Famílias deslocadas pela Santo Antônio Energia

A evolução dos dados revela que a empresa apresenta um discurso pouco confiável

Mesmo que sejam apresentadas as informações, isto deve ocorrer previamente à consulta pública para subsidiar um processo de análise, debate e amadurecimento para a busca do consenso em todas as áreas afetadas e na sociedade.

É claro para o Movimento dos Atingidos por Barragens, a partir da experiência acumulada, em mais de 20 anos de organização nacional, e do que ocorre no rio Madeira, que os impactos socioambientais de uma Usina Hidrelétrica não evoluem de forma linear e precisam ser avaliados de forma integrada e sistêmica. Portanto a elevação de cota em 0,80 centímetros pode acarretar conseqüências de grande magnitude, somente em Jaci Paraná há cerca de 12.000 habitantes.

É preciso entender como irá se desenvolver os processos sedimentológicos a jusante, antes da possibilidade de intensificar os problemas de desbarrancamento, o efeito continuado de modificação do regime hidrológico e suas conseqüências na ictiofauna e na pesca artesanal, saber quem são as famílias ameaçadas, entre outras questões.

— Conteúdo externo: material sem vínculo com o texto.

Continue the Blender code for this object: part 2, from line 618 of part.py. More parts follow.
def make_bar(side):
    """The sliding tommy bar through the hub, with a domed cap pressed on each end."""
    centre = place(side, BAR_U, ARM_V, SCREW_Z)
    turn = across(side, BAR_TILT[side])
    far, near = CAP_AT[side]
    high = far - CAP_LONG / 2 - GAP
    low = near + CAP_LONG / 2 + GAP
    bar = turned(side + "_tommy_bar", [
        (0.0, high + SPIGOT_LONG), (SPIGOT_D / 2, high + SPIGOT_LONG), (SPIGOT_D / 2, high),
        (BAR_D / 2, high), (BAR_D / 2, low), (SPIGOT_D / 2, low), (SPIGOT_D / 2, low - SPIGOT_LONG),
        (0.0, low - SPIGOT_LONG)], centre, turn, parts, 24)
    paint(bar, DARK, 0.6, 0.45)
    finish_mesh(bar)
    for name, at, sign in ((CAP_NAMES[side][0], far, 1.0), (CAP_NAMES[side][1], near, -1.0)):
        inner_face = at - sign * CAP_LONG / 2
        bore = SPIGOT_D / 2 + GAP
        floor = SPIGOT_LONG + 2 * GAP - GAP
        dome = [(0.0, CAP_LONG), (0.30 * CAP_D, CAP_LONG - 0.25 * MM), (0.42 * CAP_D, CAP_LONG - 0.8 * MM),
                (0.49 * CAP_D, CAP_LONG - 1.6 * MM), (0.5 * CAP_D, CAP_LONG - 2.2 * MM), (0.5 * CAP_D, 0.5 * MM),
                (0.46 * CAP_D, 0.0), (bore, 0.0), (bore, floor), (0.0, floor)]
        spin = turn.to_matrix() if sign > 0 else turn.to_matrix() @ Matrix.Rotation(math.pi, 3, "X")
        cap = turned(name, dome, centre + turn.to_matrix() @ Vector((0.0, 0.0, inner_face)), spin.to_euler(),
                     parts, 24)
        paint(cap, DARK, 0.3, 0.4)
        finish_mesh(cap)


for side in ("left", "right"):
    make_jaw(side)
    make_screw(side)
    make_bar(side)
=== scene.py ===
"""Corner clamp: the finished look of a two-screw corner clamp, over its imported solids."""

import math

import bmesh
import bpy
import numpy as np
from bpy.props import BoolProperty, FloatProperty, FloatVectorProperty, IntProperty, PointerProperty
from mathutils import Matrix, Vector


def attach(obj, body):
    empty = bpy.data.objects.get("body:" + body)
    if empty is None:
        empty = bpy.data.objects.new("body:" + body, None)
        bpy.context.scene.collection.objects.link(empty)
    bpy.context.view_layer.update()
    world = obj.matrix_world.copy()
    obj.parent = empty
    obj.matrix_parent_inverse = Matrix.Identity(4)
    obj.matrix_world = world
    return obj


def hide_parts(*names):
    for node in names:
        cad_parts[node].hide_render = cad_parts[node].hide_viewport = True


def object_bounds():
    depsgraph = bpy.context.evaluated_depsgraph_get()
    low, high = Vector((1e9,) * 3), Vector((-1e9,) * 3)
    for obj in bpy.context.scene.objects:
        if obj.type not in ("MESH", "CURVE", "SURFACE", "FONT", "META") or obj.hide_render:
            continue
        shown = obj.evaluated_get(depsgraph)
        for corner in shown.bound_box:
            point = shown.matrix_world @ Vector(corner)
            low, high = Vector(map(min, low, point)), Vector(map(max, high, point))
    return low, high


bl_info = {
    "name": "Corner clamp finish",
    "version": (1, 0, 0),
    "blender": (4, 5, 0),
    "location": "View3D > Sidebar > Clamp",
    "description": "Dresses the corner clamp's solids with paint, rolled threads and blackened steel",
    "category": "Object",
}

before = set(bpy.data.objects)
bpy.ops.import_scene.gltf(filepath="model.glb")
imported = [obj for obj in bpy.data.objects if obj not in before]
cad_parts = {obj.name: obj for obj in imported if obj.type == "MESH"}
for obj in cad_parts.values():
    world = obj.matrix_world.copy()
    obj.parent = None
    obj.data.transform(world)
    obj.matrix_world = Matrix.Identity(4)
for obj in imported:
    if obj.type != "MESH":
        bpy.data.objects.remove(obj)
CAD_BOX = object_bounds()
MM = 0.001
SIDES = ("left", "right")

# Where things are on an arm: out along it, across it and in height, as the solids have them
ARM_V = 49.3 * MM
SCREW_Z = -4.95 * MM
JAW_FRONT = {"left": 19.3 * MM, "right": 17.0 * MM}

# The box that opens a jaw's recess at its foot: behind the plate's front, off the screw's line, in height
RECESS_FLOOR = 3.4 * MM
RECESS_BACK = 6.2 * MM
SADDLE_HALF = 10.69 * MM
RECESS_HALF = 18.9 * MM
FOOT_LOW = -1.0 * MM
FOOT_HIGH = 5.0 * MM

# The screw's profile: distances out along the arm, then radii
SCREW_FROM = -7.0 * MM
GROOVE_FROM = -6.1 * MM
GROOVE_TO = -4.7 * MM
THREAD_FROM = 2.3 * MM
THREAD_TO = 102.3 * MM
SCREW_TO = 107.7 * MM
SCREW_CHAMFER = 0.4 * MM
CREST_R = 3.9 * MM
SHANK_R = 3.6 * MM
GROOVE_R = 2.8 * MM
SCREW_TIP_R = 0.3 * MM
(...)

Entendemos que não deve existir pressa para aumentar os impactos, mas para resolver problemas gerados pelos já existentes. Esperamos que o IBAMA tenha aprendido com a licença de operação, que foi emitida sem um período de avaliação e logo mostrou as conseqüências da imprudência com a destruição das casas no bairro Triângulo. Também que esteja ciente da sua atual incapacidade de acompanhar os efeitos do empreendimento, mesmo sem a expansão ambicionada pela Santo Antônio Energia.

 

Casas desbarrancadas com os banzeiros gerados após a emissão da licença de operação

 

Movimento dos Atingidos por Barragens – Rondônia.

Água e energia com soberania, distribuição da riqueza e controle popular!